Cerita kedua muncul di pemakaman. Setelah menempuh jarak yang cukup jauh, sampailah kami di pemakaman. Di sana sudah terlihat banyak orang berkumpul dan berdoa di pinggir liang lahat. Lucunya lagi, karena mengira kami datang terlambat, dengan pede-nya kami ikut bergerombol di tepi liang lahat dan ikut berdoa. Ternyata oh ternyata, beberapa saat baru kami sadar bahwa yang sedang kami doakan itu bukan jenasah bosku. Jenasah bosku sendiri baru diturunkan dari keranda ketika kami baru saja sampai. Pantesan nisan kayunya bertulis Afandi. Nah, lho!
Cerita ketiga waktu mau mencari stasiun MRT terdekat. Dari pemakaman, bus mengantar kami kembali ke rumah duka. Dari sana rencananya kami mau naik bus menuju stasiun MRT. Tapi ada seorang kerabat almarhum yang menawarkan diri mengantar ke stasiun MRT terdekat. "Just di belakang building" katanya sambil menunjuk bangunan apartemen di depan kami. Jadi kami iya-kan saja. Dengan bersemangat kami berjalan mengikutinya dengan harapan cepat sampai di stasiun MRT dan bisa secepatnya mengisi perut yang keroncongan dari pagi belum keisi.
Satu menit, dua menit. Sampai setengah jam lewat. Keringat sudah deras mengucur dari dahi kami masing2. Tapi yang namanya MRT terdekat tidak kunjung terlihat. Dua orang manager dan satu orang senior manager yang berada satu tim dengan kami sudah mulai ikutan patah arang (tahu apa nggak sih ini orang?). Langkah kaki yang semula lincah dan bergegas menjadi tak bersemangat dan kehilangan tenaga. Mau tak mau kami mengikuti si penunjuk arah sampai beneran tiba di stasiun MRT yang dimaksud. (Alamak, ini mah bukan dekat atuh....tapi jauh banget......! Tahu gitu kami naik taksi aja dari tadi.....nasib....nasib....!)
Akhirnya setelah sampai di stasiun kami sempatkan mengisi "bahan bakar" dulu. Masing2 memesan sesuai porsi dan menu masing-masing. Waduh....seperti berhari-hari nggak makan pokoknya. Tapi karena sudah terlalu capek kelihatannya jadi asal makan. Yang penting makan dulu. Masalah rasa itu urusan belakang.
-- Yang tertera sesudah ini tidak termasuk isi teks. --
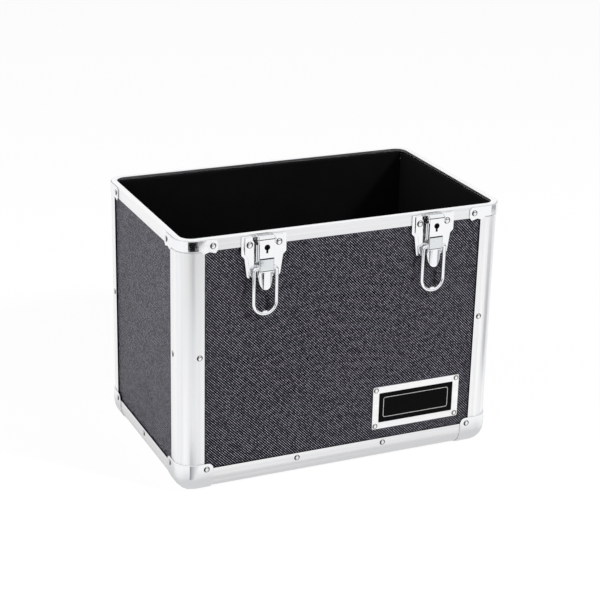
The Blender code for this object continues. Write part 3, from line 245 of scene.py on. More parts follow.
@dataclass(frozen=True)
class AnodisedAluminium:
    """Extruded aluminium, satin anodised: pale, with fine die lines along the length of each profile.

    The die lines blur a reflection across them, which gives the soft bands that run along a profile. The thin
    edge that faces the board is painted dark, a painted shade and a painted reflection of the black board,
    and shows as a dark line beside the board.
    """

    name: str = "satin_anodised_upright"
    color: str = "#FCFCFC"
    shade: str = "#EFF0F2"
    painted_lip_shade: str = ""
    roughness: float = 0.34
    line_spacing: float = 0.9 * MM  # real die lines are finer; these are as coarse as the picture shows
    line_depth: float = 0.04 * MM
    band_spacing: float = 4.2 * MM  # wider bands where the die is worn
    turn_place: float = 65.5 * MM  # half the width less half the depth: where a bent profile turns

    def build(self, along: Sequence[float], beside: Sequence[float] | None = None) -> bpy.types.Material:
        """Make the finish.

        Args:
            along: how far the pattern is stretched on each axis; a small value runs the lines along it.
            beside: the same for the two short sides of a profile that is bent round the corners.

        Returns:
            The material.
        """
        made, add = new_material(self.name)
        place = add("TexCoord")
        run = place.outputs["Object"]
        stretch = add("Mapping", {"Scale": along}, {"Vector": run}).outputs[0]
        if beside is not None:
            other = add("Mapping", {"Scale": beside}, {"Vector": run})
            folded = add("VectorMath", {"operation": "ABSOLUTE"}, {0: run})
            reach = add("SeparateXYZ", links={"Vector": folded}).outputs
            excess = add("Math", {"operation": "SUBTRACT"}, {0: reach["X"], 1: reach["Y"]})
            short = add("Math", {"operation": "GREATER_THAN", 1: self.turn_place}, {0: excess})
            stretch = add("Mix", {"data_type": "VECTOR"}, {0: short, 4: stretch, 5: other}).outputs[1]
        fine = {"Scale": 1.0 / self.line_spacing, "Detail": 3.0, "Roughness": 0.6}
        lines = add("TexNoise", fine, {"Vector": stretch})
        bands = add("TexNoise", {"Scale": 1.0 / self.band_spacing, "Detail": 2.0}, {"Vector": stretch})
        wide = add("MapRange", {"From Min": 0.36, "From Max": 0.66}, {"Value": bands})
        tone = add("Mix", {"data_type": "RGBA", 6: linear(self.color), 7: linear(self.shade)}, {0: wide})
        # painted shade: faces that turn towards the middle of the case, such as the thin edges beside the boards, are
        # painted dark
        if self.painted_lip_shade:
            middle_z = (CAD_BOX[0][2] + CAD_BOX[1][2]) / 2
            spot = add("VectorMath", {"operation": "SUBTRACT", 1: (0.0, 0.0, middle_z)}, {0: run})
            side = add("VectorMath", {"operation": "SIGN"}, {0: spot})
            facing = add("VectorMath", {"operation": "MULTIPLY"}, {0: place.outputs["Normal"], 1: side})
            parts = add("SeparateXYZ", links={"Vector": facing}).outputs
            least = add("Math", {"operation": "MINIMUM"}, {0: parts["X"], 1: parts["Y"]})
            inward = add("Math", {"operation": "MINIMUM"}, {0: least, 1: parts["Z"]})
            dark = add("MapRange", {"From Min": -0.35, "From Max": -0.7}, {"Value": inward})
            tone = add("Mix", {"data_type": "RGBA", 7: linear(self.painted_lip_shade)}, {0: dark, 6: tone.outputs[2]})
        spread = {"To Min": self.roughness - 0.05, "To Max": self.roughness + 0.06}
        rough = add("MapRange", spread, {"Value": lines})
        bump = add("Bump", {"Strength": 0.06, "Distance": self.line_depth}, {"Height": lines})
        wires = {"Base Color": tone.outputs[2], "Roughness": rough, "Normal": bump}
        add("OutputMaterial", links={"Surface": add("BsdfPrincipled", {"Metallic": 1.0}, wires)})
        return made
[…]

Karena terlambat makan dan kecapekan, aku jadi teler. Kepalaku berdenyut-denyut. Sudah gitu tidak ada satupun yang membawa P3K. Celakanya lagi, ferry berikutnya yang kami dapat untuk pulang ke Batam jam enam-an sore. Masih tiga jam lagi harus menunggu. Jadi dengan kepala berdenyut dan kaki "gempor" karena kebanyakan jalan, mau tidak mau kami menghabiskan waktu di Harbour Front. Hanya duduk2 menikmati teh tarik. Sesudah itu muter2 membeli coklat buat anak2. Terpaksa deh oleh2nya hanya sebatas coklat, lha wong budget memang terbatas. Namanya juga berita mendadak.
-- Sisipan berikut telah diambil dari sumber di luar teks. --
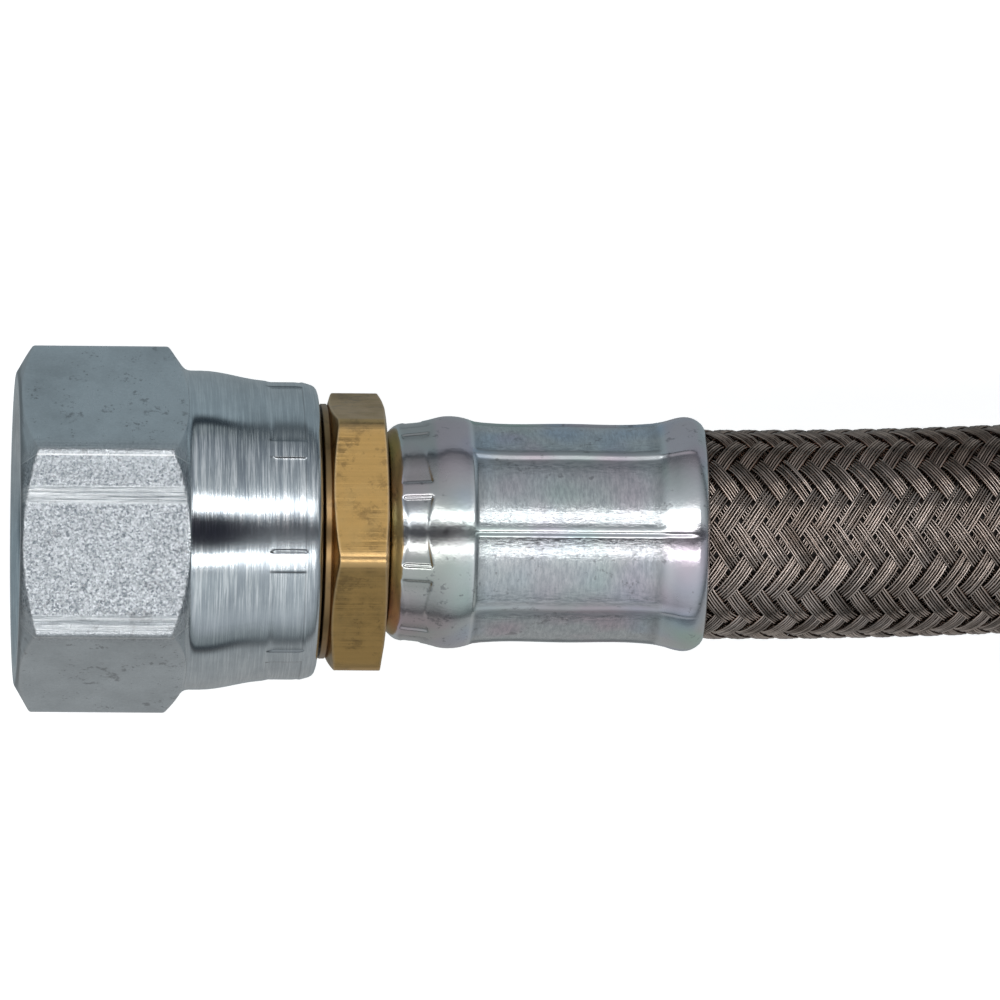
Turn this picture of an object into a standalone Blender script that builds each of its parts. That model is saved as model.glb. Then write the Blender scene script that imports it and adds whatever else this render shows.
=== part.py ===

Hari itu sungguh perjalanan yang paling tidak menyenangkan buatku. Duit cekak, kepala sakit, dan kaki lecet2. Di dalam ferry kupergunakan waktu sebaik-baiknya untuk sejenak bermimpi. Memimpikan kasur. memimpikan makan enak meskipun perutku mual. Hanya saja di atas semua itu aku bersyukur, karena Tuhan masih memberikan kesempatan untuk melihat wajah bosku terakhir kalinya.
"Selamat jalan, Pak. Semoga Bapak nggak menderita lagi. Saya, kami semua anak buah Bapak, mengucapkan terima kasih, karena selama jadi bos, bapak telah mengajarkan kami banyak hal. Kejujuran, kerjasama, kepintaran, dll. Memang Bapak bukan bos yang sempurna. Tapi di antara semua bos yang lain, Bapak termasuk the best. Maafkan kami anak buah yang sering kurang ajar dan suka membantah, tapi mau dapat nilai A terus tiap tahun. Selamat jalan, Pak. Doa kami semua untuk Bapak, supaya Bapak mendapatkan tempat yang terbaik di sisiNya. Amin!"